--- START OF Data to process ---

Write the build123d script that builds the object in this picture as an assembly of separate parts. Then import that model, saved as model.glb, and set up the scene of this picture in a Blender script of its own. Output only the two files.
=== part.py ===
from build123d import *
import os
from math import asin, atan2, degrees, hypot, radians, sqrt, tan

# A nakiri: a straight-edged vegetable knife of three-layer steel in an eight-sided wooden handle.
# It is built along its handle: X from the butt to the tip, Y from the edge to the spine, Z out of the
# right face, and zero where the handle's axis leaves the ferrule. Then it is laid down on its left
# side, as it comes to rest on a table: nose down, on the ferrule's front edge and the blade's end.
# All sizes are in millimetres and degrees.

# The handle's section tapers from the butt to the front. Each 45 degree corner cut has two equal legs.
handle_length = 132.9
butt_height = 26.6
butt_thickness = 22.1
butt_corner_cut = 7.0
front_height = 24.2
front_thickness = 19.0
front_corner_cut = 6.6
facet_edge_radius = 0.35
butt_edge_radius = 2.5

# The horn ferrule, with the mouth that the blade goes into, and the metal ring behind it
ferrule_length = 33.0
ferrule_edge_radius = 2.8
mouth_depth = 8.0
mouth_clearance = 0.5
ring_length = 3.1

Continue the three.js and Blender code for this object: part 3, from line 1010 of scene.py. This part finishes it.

--- END OF Data to process ---
--- START OF Data to process ---

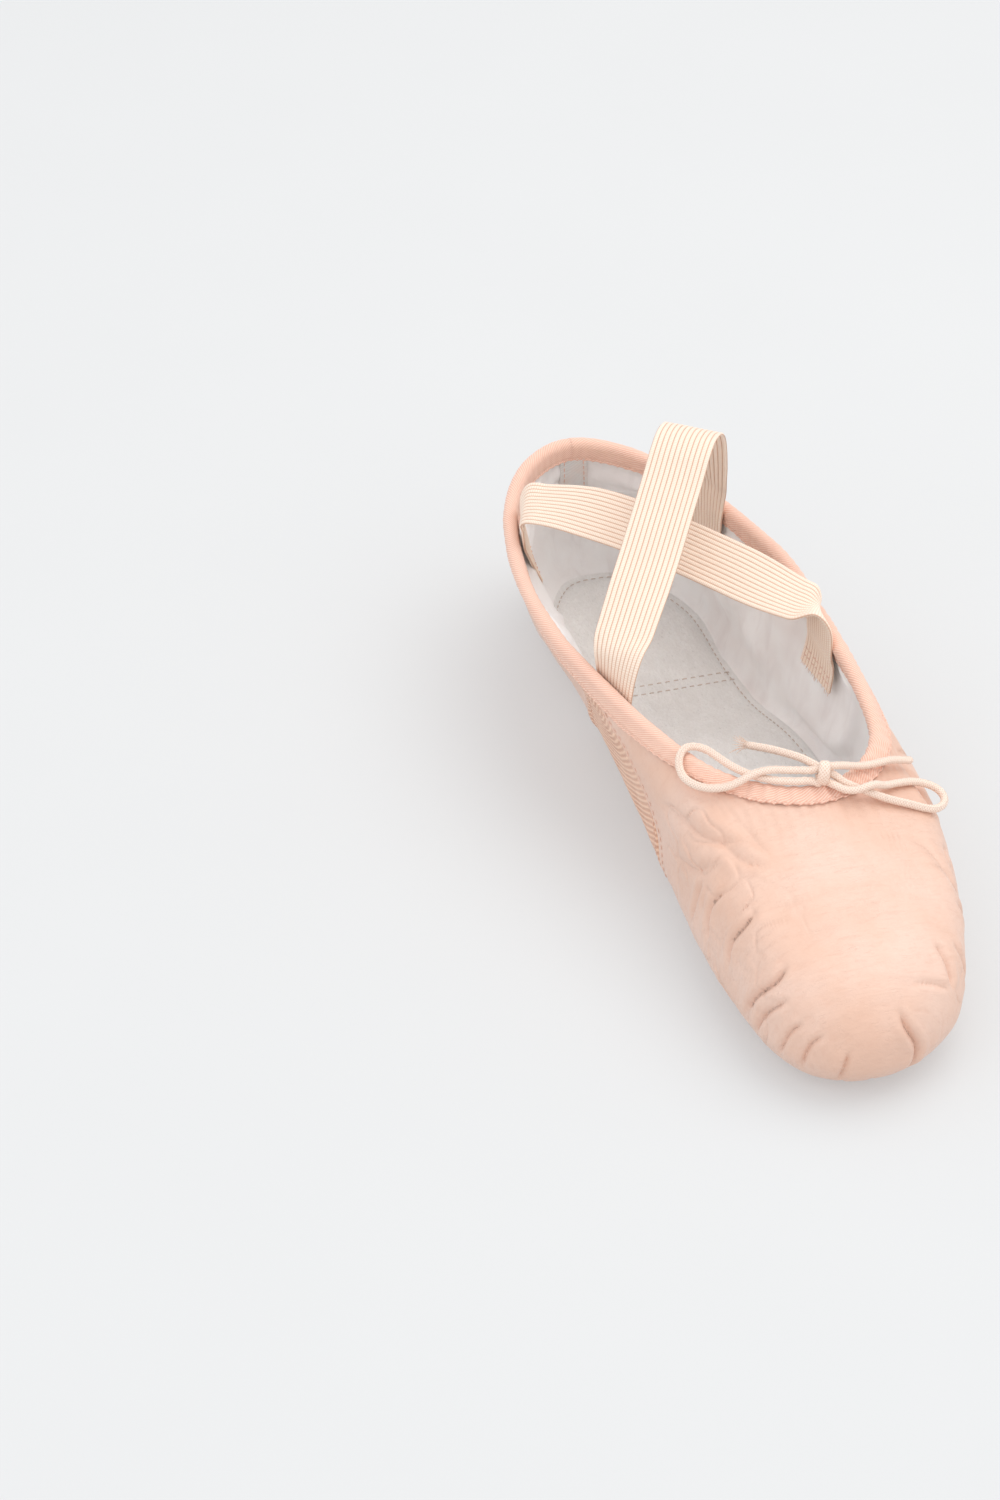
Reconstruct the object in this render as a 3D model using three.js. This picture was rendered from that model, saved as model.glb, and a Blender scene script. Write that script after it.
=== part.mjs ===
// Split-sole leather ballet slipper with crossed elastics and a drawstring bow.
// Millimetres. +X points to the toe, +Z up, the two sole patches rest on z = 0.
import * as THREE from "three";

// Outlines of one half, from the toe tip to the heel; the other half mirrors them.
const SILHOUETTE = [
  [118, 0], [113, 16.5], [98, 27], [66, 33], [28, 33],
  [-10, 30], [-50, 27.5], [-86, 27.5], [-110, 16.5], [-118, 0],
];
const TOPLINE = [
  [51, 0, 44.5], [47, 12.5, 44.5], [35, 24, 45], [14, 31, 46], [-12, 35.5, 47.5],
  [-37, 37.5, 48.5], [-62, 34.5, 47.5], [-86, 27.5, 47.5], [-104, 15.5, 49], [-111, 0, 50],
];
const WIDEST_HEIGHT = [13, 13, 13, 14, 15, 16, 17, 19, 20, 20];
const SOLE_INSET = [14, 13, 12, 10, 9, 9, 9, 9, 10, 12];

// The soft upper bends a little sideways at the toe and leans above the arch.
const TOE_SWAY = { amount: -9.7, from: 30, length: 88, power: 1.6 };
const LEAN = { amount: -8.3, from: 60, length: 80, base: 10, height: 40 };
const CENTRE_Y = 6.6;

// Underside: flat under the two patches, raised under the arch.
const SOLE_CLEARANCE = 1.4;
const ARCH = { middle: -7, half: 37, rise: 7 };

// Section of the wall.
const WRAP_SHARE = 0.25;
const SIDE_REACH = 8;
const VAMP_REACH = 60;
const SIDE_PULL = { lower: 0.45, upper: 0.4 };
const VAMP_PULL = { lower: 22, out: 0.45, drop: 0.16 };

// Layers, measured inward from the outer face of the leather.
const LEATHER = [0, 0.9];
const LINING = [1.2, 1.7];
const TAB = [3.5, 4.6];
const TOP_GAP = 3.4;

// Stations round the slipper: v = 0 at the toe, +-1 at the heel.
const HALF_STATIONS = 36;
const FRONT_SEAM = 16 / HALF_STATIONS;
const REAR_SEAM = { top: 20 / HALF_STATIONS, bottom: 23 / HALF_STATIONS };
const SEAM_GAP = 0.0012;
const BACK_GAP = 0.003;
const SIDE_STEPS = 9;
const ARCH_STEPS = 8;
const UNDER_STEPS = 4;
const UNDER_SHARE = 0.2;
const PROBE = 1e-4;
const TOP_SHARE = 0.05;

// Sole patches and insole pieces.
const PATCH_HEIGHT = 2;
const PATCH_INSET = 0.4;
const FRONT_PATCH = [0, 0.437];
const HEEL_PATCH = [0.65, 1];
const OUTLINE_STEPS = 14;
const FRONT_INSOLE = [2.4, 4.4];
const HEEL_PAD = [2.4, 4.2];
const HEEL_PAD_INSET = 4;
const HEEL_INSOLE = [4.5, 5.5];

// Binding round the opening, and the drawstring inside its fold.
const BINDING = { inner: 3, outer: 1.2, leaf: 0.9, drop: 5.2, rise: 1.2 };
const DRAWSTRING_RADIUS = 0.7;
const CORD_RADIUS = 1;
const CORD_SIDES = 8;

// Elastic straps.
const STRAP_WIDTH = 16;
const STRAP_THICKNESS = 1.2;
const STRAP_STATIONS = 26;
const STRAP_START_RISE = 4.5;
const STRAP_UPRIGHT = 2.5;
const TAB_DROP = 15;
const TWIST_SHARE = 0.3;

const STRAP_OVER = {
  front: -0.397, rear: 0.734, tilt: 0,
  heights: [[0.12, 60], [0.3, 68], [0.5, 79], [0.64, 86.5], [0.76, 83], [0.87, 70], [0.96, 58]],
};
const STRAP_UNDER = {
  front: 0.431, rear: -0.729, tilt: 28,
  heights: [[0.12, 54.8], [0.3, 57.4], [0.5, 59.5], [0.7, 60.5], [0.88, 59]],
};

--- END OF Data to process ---
--- START OF Data to process ---

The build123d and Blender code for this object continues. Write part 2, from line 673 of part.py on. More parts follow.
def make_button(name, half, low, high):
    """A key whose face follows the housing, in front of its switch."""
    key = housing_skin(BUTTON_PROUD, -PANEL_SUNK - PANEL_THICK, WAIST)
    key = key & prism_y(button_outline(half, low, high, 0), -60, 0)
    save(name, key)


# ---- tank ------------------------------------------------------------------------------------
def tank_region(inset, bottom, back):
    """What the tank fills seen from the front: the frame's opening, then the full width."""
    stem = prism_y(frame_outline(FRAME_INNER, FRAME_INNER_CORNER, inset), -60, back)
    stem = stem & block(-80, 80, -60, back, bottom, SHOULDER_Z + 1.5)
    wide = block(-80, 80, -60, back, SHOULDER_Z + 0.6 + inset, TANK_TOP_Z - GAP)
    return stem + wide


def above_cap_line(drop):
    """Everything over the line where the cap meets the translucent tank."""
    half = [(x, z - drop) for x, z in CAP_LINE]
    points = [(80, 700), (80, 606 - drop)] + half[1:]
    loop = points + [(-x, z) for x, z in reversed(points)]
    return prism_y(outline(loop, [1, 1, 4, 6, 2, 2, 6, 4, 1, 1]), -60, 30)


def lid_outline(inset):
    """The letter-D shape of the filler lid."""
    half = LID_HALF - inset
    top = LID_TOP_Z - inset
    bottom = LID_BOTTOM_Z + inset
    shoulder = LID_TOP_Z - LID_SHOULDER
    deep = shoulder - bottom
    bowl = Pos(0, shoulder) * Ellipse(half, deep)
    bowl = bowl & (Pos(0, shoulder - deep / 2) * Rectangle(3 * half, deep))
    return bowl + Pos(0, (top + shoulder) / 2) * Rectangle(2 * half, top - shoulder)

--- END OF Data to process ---

### Description of the task
Begin with the line containing "Write the build123d", end with the line containing "# All sizes are in millimetres and degrees.", and transcribe exactly every line in that span, with nothing added.

### Result for this exercise
Write the build123d script that builds the object in this picture as an assembly of separate parts. Then import that model, saved as model.glb, and set up the scene of this picture in a Blender script of its own. Output only the two files.
=== part.py ===
from build123d import *
import os
from math import asin, atan2, degrees, hypot, radians, sqrt, tan

# A nakiri: a straight-edged vegetable knife of three-layer steel in an eight-sided wooden handle.
# It is built along its handle: X from the butt to the tip, Y from the edge to the spine, Z out of the
# right face, and zero where the handle's axis leaves the ferrule. Then it is laid down on its left
# side, as it comes to rest on a table: nose down, on the ferrule's front edge and the blade's end.
# All sizes are in millimetres and degrees.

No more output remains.